Parliament Members and New Zealand's anti-doping organization have made calls to stop "testing Kiwi sports stars for cannabis," according to Neil Reid ofFAIRFAX NZ NEWS. About 70% of "positive tests for banned substances handled by Drug Free Sport NZ are for cannabis or synthetic cannabis." Drug Free Sport NZ CEO Graeme Steel said that "the time and money it spends testing and punishing athletes for using cannabinoids could be better used tracking performance-enhancing drugs cheats." Steel also said that the organization "doesn't have the resources to tackle the social issue of cannabis use." Labour Parliament Member Trevor Mallard, a former member of the World Anti-Doping Agency's exec committee, said, "The problem ... is that [cannabis] is on the banned list. Therefore when they [Drug Free Sport NZ] find it, they then have an obligation to move forward with the disciplinary cases." Mallard was "adamant cannabis should not be on the list of banned drugs for which Drug Free Sport NZ tested" (FAIRFAX NZ NEWS, 7/28).

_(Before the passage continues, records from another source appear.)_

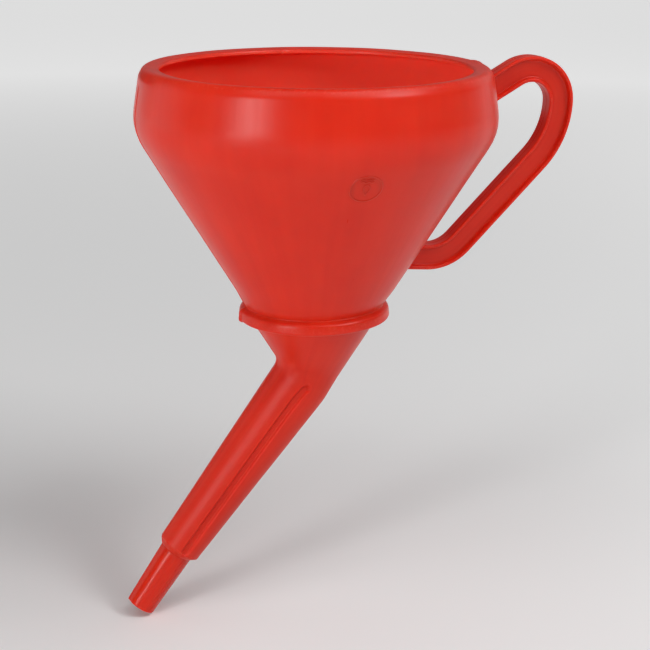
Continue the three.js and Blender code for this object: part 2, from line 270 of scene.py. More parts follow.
def body_stations():
    across = WALL * math.hypot(1, CONE_SLOPE)
    outside = (
        bowl_stations(rounded([
            (LIP_RADIUS, 0.0, 0),
            (*CREST_CORNER, 6.0),
            (*SHOULDER_CORNER, 6.0),
            (*BOWL_CORNER, 23.0),
            (cone_radius(BEAD_TOP), BEAD_TOP, 0.5),
            (BEAD_RADIUS - 0.5, BEAD_EDGE, 2.6),
            (BEAD_RADIUS, BEAD_FOOT, 1.1),
            (neck_radius(BEAD_END), BEAD_END, 0.7),
            (neck_radius(NECK_END), NECK_END, 0),
        ], 1.6))
        + elbow_stations(0.0)
        + spout_stations(rounded([
            (tube_radius(ELBOW_END), ELBOW_END, 0),
            (TUBE_RADII[1], TUBE_END, 0.5),
            (TIP_RADII[0], TIP_START, 0.9),
            (TIP_RADII[1], OUTLET, 0.6),
            (TIP_RADII[1] - 1.0, OUTLET, 0),
        ], 1.0))
    )
    inside = (
        spout_stations(rounded([
            (TIP_RADII[1] - 1.1, OUTLET, 0),
            (TIP_RADII[1] - WALL, OUTLET, 0.3),
            (TIP_RADII[0] - WALL, TIP_START + 0.4, 0.9),
            (TUBE_RADII[1] - WALL, TUBE_END - 0.6, 0.9),
            (tube_radius(ELBOW_END) - WALL, ELBOW_END, 0),
        ], 1.6))
        + elbow_stations(WALL)[::-1]
        + bowl_stations(rounded([
            (neck_radius(NECK_END) - WALL, NECK_END, 0),
            (neck_radius(BEAD_END) - across, BEAD_END, 0.6),
            (LEDGE_RADIUS, LEDGE_DEPTH, 0.5),
            (BEAD_RADIUS - WALL, LEDGE_DEPTH, 0.5),
            (BEAD_RADIUS - WALL, BEAD_EDGE + 1.0, 0.8),
            (cone_radius(BEAD_TOP) - across, BEAD_TOP, 0.6),
            (BOWL_CORNER[0] - 1.75, BOWL_CORNER[1] - 0.3, 18.0),
            (SHOULDER_CORNER[0] - 1.6, SHOULDER_CORNER[1] + 0.4, 4.0),
            (CREST_CORNER[0] - 1.0, CREST_CORNER[1] + WALL, 4.0),
            (LIP_RADIUS + 0.25, WALL, 0.25),
            (LIP_RADIUS, 0.0, 0),
        ], 2.0))[:-1]
    )
    return np.array(outside), np.array(inside)


# Round skins: columns are closest together at the parting line and at the vents

PARTING_OFFSETS = (0.15, 0.3, 0.5, 0.9, 1.4, 2.0, 2.8)
VENT_OFFSETS = (0.5, 0.95, 1.2, 1.45, 1.7, 1.95, 2.6)
BETWEEN = 30


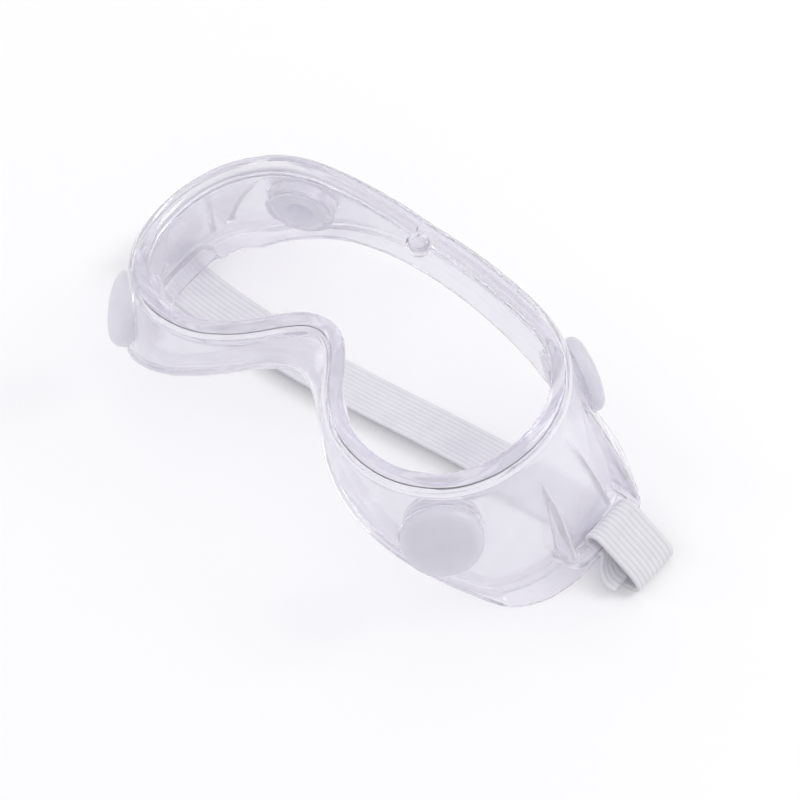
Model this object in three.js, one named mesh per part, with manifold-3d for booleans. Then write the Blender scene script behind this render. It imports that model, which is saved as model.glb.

The Local Administration Department said that the FA of Thailand's revised charter "may contradict Thai laws." In a reply to the Sports Authority of Thailand's letter seeking the LAD's advice, the department said that "parts of the FAT's revised regulations could be in violation of the Civil and Commercial Code, and even the Constitution" (BANGKOK POST, 7/28). ... The Ultimate Fighting Championship will set up an office in Singapore next month "to serve as a base for its expansion across Asia" (STRAITS TIMES, 7/28). ... FINA voted on Friday to include two different mixed-gender relays -- the 4x100m freestyle and the 4x100m medley -- at future World Championships (AP, 7/28). ... Canterbury "is falling out of favour as a night racing venue," with the Australian Turf Club slashing the number of night meetings in half next summer. The ATC has revealed plans to re-introduce twilight racing at Royal Randwick and, if successful, "the track could become night racing's new Sydney home" (Sydney DAILY TELEGRAPH, 7/29).